Where does corporate culture come from? More importantly, when corporate culture starts to drift who is there to challenge those who are charged with its oversight? Some would argue that that task is in the hands of the regulators but if corporations are truly outward facing then there should be no need for regulation.
Putting the question another way, was Ian Leslie in fact right when in 2012 he said “put a bunch of confident aggressive men in the same room and reward them for taking risks and you create a pressure cooker from which probity and prudence evaporate like steam.” Now we are not suggesting that every corporation acts like a ‘lads club’, nor are we suggesting that company boards have all been guilty of promoting a culture of reward over prudence; but when negative business story after story hits the headlines we can perhaps be forgiven for wondering.
Perennially since the financial crisis hit it has been the banks and finance houses which have come in for negative comment. But they are not alone. In the past week we have seen the fall-out from the announcement by the new Tesco Chief Executive, Dave Lewis, of a “full and frank” enquiry into profit overstatements. Ofgem too has had cause to launch a review of energy firms’ communications with customers, branding the tactic of writing as if from a third party debt recovery service as “unacceptable.”
Whilst enquiries into these are still ongoing there are plenty of other examples of cases in which regulators have fined corporations for mis-selling, lack of transparency or poor governance. Looking back, it is perhaps easy to see why, although not so easy to condone. The era before the recession was the era of big business. Too big to fail, too influential to gainsay was a mantra which dominated political and regulatory thinking. As corporation after corporation took hold, smaller businesses were gobbled up or went under and our high streets became clones at best, empty at worst. It was the era of short term gain over long term stability and it seemed as though nothing would stop the juggernaut.

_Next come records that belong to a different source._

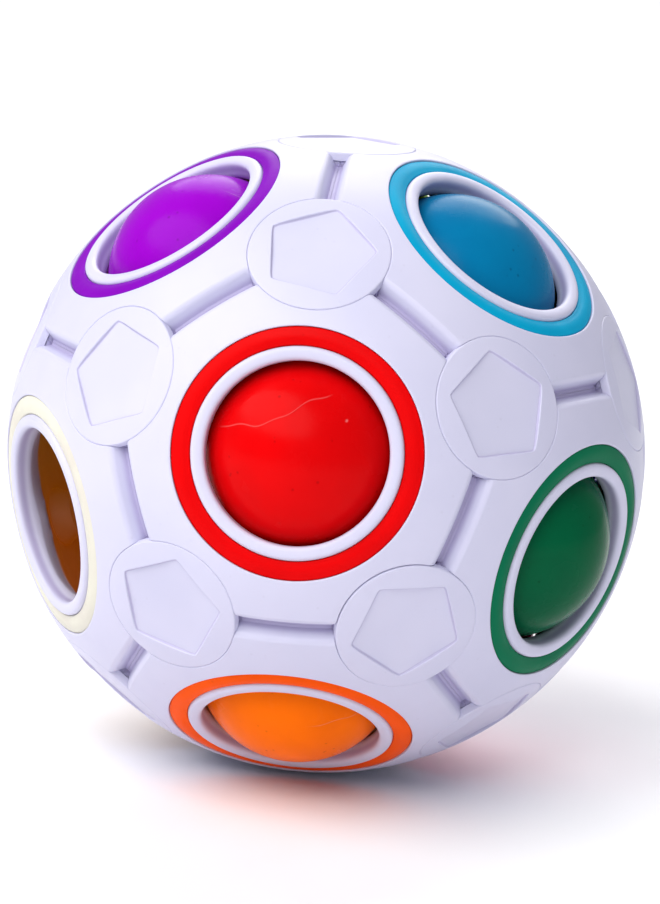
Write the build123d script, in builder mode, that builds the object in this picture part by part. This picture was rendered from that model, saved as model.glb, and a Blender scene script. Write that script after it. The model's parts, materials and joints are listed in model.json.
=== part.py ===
from build123d import *
import math
import os

# A ball of twelve pentagonal panels, each with a round hole. Eleven marbles sit in the holes and
# one hole is empty, so that a marble beside it can be pressed in and rolled across.
# Origin at the ball's centre, +Z through a corner cap, which is also how the ball stands.

# Driving dimensions, in millimetres.
ball_radius = 35.0  # outside of the moulded shell
shell_thickness = 2.9
panel_gap = 0.03  # each panel stands this far back from its side of a seam

hole_radius = 9.5
lip_radius = 11.0  # outer radius of the rounded lip round a hole
lip_top = 32.98  # heights from here on are along a hole's axis, from the ball's centre
lip_foot = 32.2
ring_radius = 13.05  # outer radius of the coloured ring
ring_floor = 31.3
ring_inner_top = 32.62
ring_outer_top = 32.34
ring_edge = 0.1  # chamfer along both edges of a ring's face
ring_crown = 0.12  # how far a ring's face swells above the line between its edges
rim_round = 0.25  # width of the broken edge of the shell round a ring
rim_sink = 0.05
ring_clearance = 0.02
collar_radius = 11.2  # the collar under the lip that the marble comes up against
collar_bottom = 29.4

marble_radius = 11.0
marble_seat = 24.8  # marble centre to ball centre
seat_clearance = 0.05
pass_depth = 19.45  # ball centre to a marble's centre halfway between two holes
pass_clearance = 0.10

groove_half_width = 0.80  # to the knee, where the sloping wall turns into the shoulder
groove_shoulder = 1.50  # to where the shoulder meets the sphere
groove_shoulder_round = 1.1
groove_foot_width = 0.35
groove_floor = 33.5
groove_knee = 34.30

cap_radius = 7.45
cap_clearance = 0.05
cap_floor = 33.3
cap_edge_round = 0.18
pentagon_radius = 6.2
pentagon_floor = 34.32
stem_radius = 2.6
stem_end = 29.8
barb_radius = 3.3
barb_top = 31.85
slit_width = 1.0
slit_top = 32.4
barb_height = 0.4
stem_taper = 0.4

core_radius = 13.7
core_wall = 2.0
vent_radius = 0.9

# Where the holes and the corners of a regular dodecahedron point, as seen from its centre.
golden = (1 + math.sqrt(5)) / 2
half_apart = math.degrees(math.atan(1 / golden))  # half the angle between neighbouring holes
upper_lean = math.degrees(math.asin(1 / math.sin(math.radians(72)) / math.sqrt(3)))
middle_lean = math.degrees(math.asin(golden * math.sin(math.radians(upper_lean))))

# Each hole's lean from +Z and its heading from +X, in degrees.
holes = {
    "red": (middle_lean, 270),
    "orange": (180 - upper_lean, 270),
    "white": (180 - middle_lean, 210),
    "green": (180 - middle_lean, 330),
    "purple": (upper_lean, 210),
    "cyan": (upper_lean, 330),
    "yellow": (middle_lean, 150),
    "blue": (middle_lean, 30),
    "brown": (180 - upper_lean, 150),
    "pink": (180 - upper_lean, 30),
    "lime": (upper_lean, 90),
    "rose": (180 - middle_lean, 90),
}
empty_hole = "white"

# The caps are pressed in at any turn: each pentagon's turn from point upwards, from the top cap down.
cap_turns = [0, -12, 30, 9, 17, 22, 3, -25, 33, -7, -14, -34, 12, 28, -19, 5, 15, -30, 24, 0]


def heading(lean, turn):
    """Unit vector at an angle from +Z and a heading from +X."""
    flat = math.sin(math.radians(lean))
    across = math.radians(turn)
    return Vector(flat * math.cos(across), flat * math.sin(across), math.cos(math.radians(lean)))


def facing(outward, towards, turn=0.0):
    """Plane through the ball's centre, its normal outward and its x axis leaning towards a vector."""
    across = towards - outward * towards.dot(outward)
    across = across.rotate(Axis((0, 0, 0), outward), turn)
    return Plane(origin=(0, 0, 0), x_dir=across, z_dir=outward)


def sphere_height(radius, sphere):
    """Height of a sphere's surface above its centre, at a distance from the axis."""
    return math.sqrt(sphere**2 - radius**2)


def on_sphere(lean, sphere):
    """Point of a sphere's half profile, as distance from the axis and height."""
    angle = math.radians(lean)
    return (sphere * math.sin(angle), sphere * math.cos(angle))


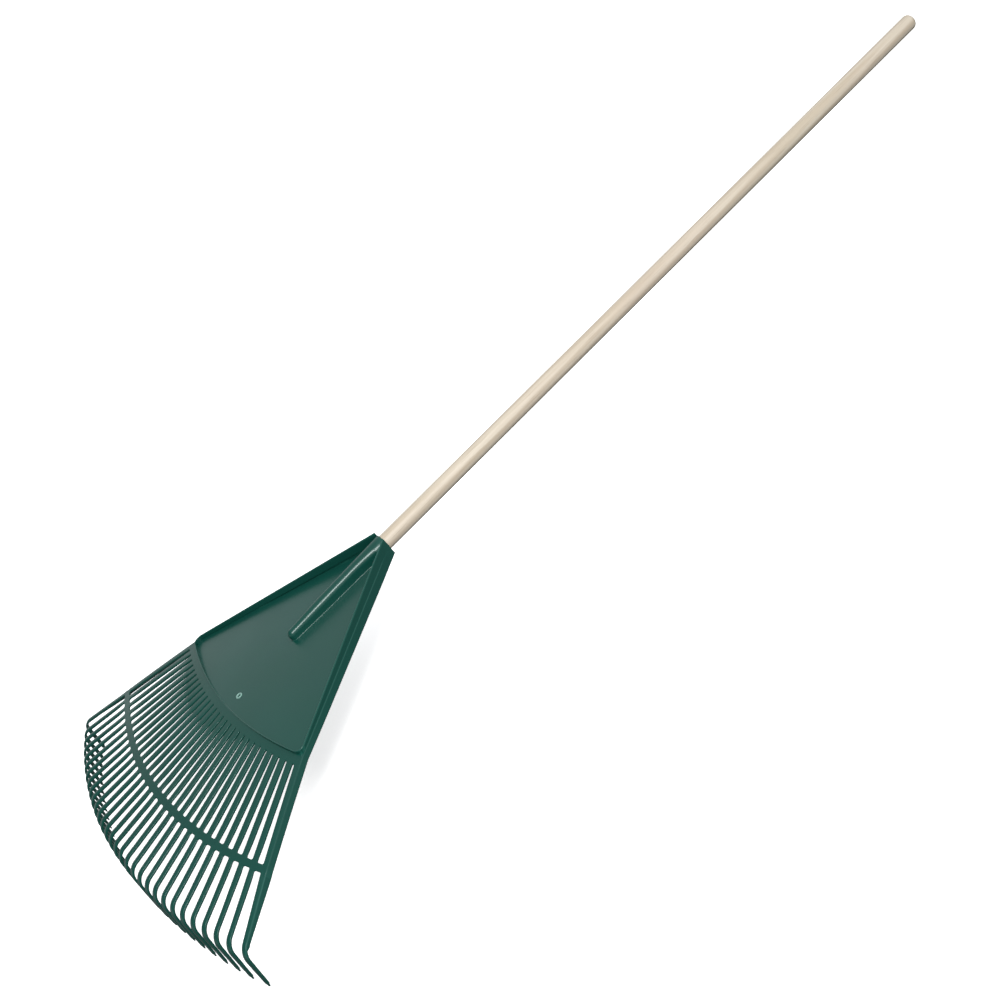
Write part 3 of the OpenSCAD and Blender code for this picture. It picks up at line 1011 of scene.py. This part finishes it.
def build_screw():
    """The pan-head screw, with a cross recess and a thread of plain grooves."""
    head_z = -HALF_MOUTH - SCREW_HEAD_H
    profile = [(head_z, 0.8), (head_z + 0.05, 1.8), (head_z + 0.25, 2.7), (head_z + 0.6, 3.4),
               (head_z + 1.1, 3.85), (head_z + 1.7, SCREW_HEAD_R), (-HALF_MOUTH - 0.3, SCREW_HEAD_R),
               (-HALF_MOUTH - 0.05, SCREW_HEAD_R - 0.2), (-HALF_MOUTH - 0.02, SCREW_R),
               (-HALF_MOUTH + 0.4, SCREW_R)]
    turns = 9
    for k in range(1, 2 * turns):
        z = lerp(-HALF_MOUTH + 0.6, SCREW_LEN - HALF_MOUTH - 1.5, k / (2 * turns))
        profile.append((z, SCREW_R if k % 2 else SCREW_R - 0.35))
    profile += [(SCREW_LEN - HALF_MOUTH - 1.0, SCREW_R - 0.35), (SCREW_LEN - HALF_MOUTH, 0.4)]
    obj = new_object("screw_pan_head", *lathe(profile, 48, False))
    slots = []
    for half_l, half_w in ((2.4, 0.6), (0.6, 2.4)):
        verts = []
        for z, taper in ((head_z - 0.5, 1.0), (head_z + 1.4, 0.72)):
            verts += [(-half_l * taper, -half_w * taper, z), (half_l * taper, -half_w * taper, z),
                      (half_l * taper, half_w * taper, z), (-half_l * taper, half_w * taper, z)]
        faces = [(0, 3, 2, 1), (4, 5, 6, 7), (0, 1, 5, 4), (1, 2, 6, 5), (2, 3, 7, 6), (3, 0, 4, 7)]
        slots.append(new_object("recess", verts, faces))
    boolean(obj, slots, "DIFFERENCE")
    obj.data.materials.clear()
    obj.data.materials.append(STEEL)
    obj.data.transform(Matrix.Translation((SCREW_X * MM, 0, 0)))
    shade(obj, 35)
    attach(obj, "head")
    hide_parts("handle_screw")


# ---------- Stage ----------

def area_light(name, place, target, size, power):
    data = bpy.data.lights.new(name, "AREA")
    data.shape = "RECTANGLE"
    data.size, data.size_y = size
    data.energy = power
    obj = bpy.data.objects.new(name, data)
    obj.location = place
    obj.rotation_mode = "QUATERNION"
    obj.rotation_quaternion = (Vector(target) - Vector(place)).to_track_quat("-Z", "Y")
    obj.visible_camera = False
    bpy.context.scene.collection.objects.link(obj)


def studio_world():
    """Even light round the horizon, weaker overhead, and dark below the floor."""
    world = bpy.data.worlds.new("studio")
    world.use_nodes = True
    tree = world.node_tree
    direction = tree.nodes.new("ShaderNodeTexCoord").outputs["Generated"]
    parts = tree.nodes.new("ShaderNodeSeparateXYZ")
    tree.links.new(direction, parts.inputs["Vector"])
    half = node(tree, "ShaderNodeMath", operation="MULTIPLY_ADD")
    half.inputs[1].default_value = 0.5
    half.inputs[2].default_value = 0.5
    tree.links.new(parts.outputs["Z"], half.inputs[0])
    colour = ramp(tree, half.outputs[0], [(0.0, (0.10, 0.11, 0.11)), (0.485, (0.26, 0.28, 0.28)),
                                          (0.498, (0.97, 0.98, 1.0)), (0.56, (0.93, 0.95, 0.97)),
                                          (0.70, (0.82, 0.84, 0.87)), (1.0, (0.62, 0.64, 0.66))])
    # A panel's edge: weaker high up on the tips' side, so that the tines are darker than the plate
    side = node(tree, "ShaderNodeMath", operation="MULTIPLY_ADD")
    side.inputs[1].default_value = 0.5
    side.inputs[2].default_value = 0.5
    tree.links.new(parts.outputs["X"], side.inputs[0])
    panel = ramp(tree, side.outputs[0], [(0.375, (0.22, 0.22, 0.22)), (0.485, (1, 1, 1))])
    high = ramp(tree, half.outputs[0], [(0.56, 0.0), (0.62, 1.0)])
    colour = mix(tree, high, colour, panel, "MULTIPLY")
    background = tree.nodes["Background"]
    tree.links.new(colour, background.inputs["Color"])
    background.inputs["Strength"].default_value = 1.0
    bpy.context.scene.world = world


def build_stage():
    z = CAD_BOX[0].z - FLOOR_GAP
    corners = [(sx * FLOOR_HALF_SIZE, sy * FLOOR_HALF_SIZE, z)
               for sx, sy in ((-1, -1), (1, -1), (1, 1), (-1, 1))]
    mesh = bpy.data.meshes.new("floor")
    mesh.from_pydata(corners, [], [(0, 1, 2, 3)])
    floor = bpy.data.objects.new("floor", mesh)
    bpy.context.scene.collection.objects.link(floor)
    mesh.materials.append(floor_material())
    # The floor throws no light back, so the walls that face the front stay dark
    floor.visible_diffuse = False
    floor.visible_glossy = False
    studio_world()
    area_light("key", (-0.15, -2.1, 2.45), (-0.08, 0, 0), (1.6, 0.5), 104)
    bpy.context.scene.view_settings.view_transform = "Standard"


def build_camera():
    data = bpy.data.cameras.new("camera")
    data.sensor_width = 36
    data.lens = 61.14
    data.clip_start, data.clip_end = 0.05, 1000
    camera = bpy.data.objects.new("camera", data)
    place, target = Vector((-0.2071, -1.8862, 1.1111)), Vector((0.1290, -0.1247, 0.0))
    camera.location = place
    camera.rotation_mode = "QUATERNION"
    roll = Quaternion((0, 0, 1), math.radians(-39.34))
    camera.rotation_quaternion = (target - place).to_track_quat("-Z", "Y") @ roll
    bpy.context.scene.collection.objects.link(camera)
    bpy.context.scene.camera = camera


build_camera()
build_stage()
build_head()
build_gate_ring()
for tine in range(TINES):
    build_tine(tine)
build_handle()
build_screw()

But with the recession came a sea change in thinking. Businesses previously seen as invulnerable came crashing down and the public mood changed. Those made redundant or who struggled to find work set up new entrepreneurial businesses in their thousands and the name of the game switched to agility, openness, customer service and transparency. Partly responding to the public mood and partly to the realisation of the extent of the crisis, regulators stepped up to their responsibilities and started investigating and censuring those who had allowed their culture to slip into one which paid no attention to consumer or investor.
Some organisations have quickly adapted to the new model, others are still struggling to overcome the legacy of past attitudes. For all organisations the solution is simply one of changing the culture from one of inward-looking ‘short-term profit is king’ to one which puts the long term needs of investors and consumers at the forefront of every process and every action.
Admittedly this cultural change is not solely in the hands of organisations. Consumers will need to step up and be prepared to play their part in co-creating products in tandem with organisations. And if organisations are truly creating products with an outward-looking viewpoint, consumers may have to get used to a reduction in choice or a change in products as sustainability and ecology are taken into the mix.
For their part, investors will need to accept that the era of fast profits is over and that long term stability and growth are now the name of the game. This means that they in their turn will have to stop castigating and start rewarding organisations which look to the long term and to ‘doing things right.’
The change won’t be easy, but in truth there is no choice. The marketplace has changed, the mood has changed and those which want to survive have to look to sustainability, transparency and a culture of care. The recession is well and truly over, now it is time to co-create the future.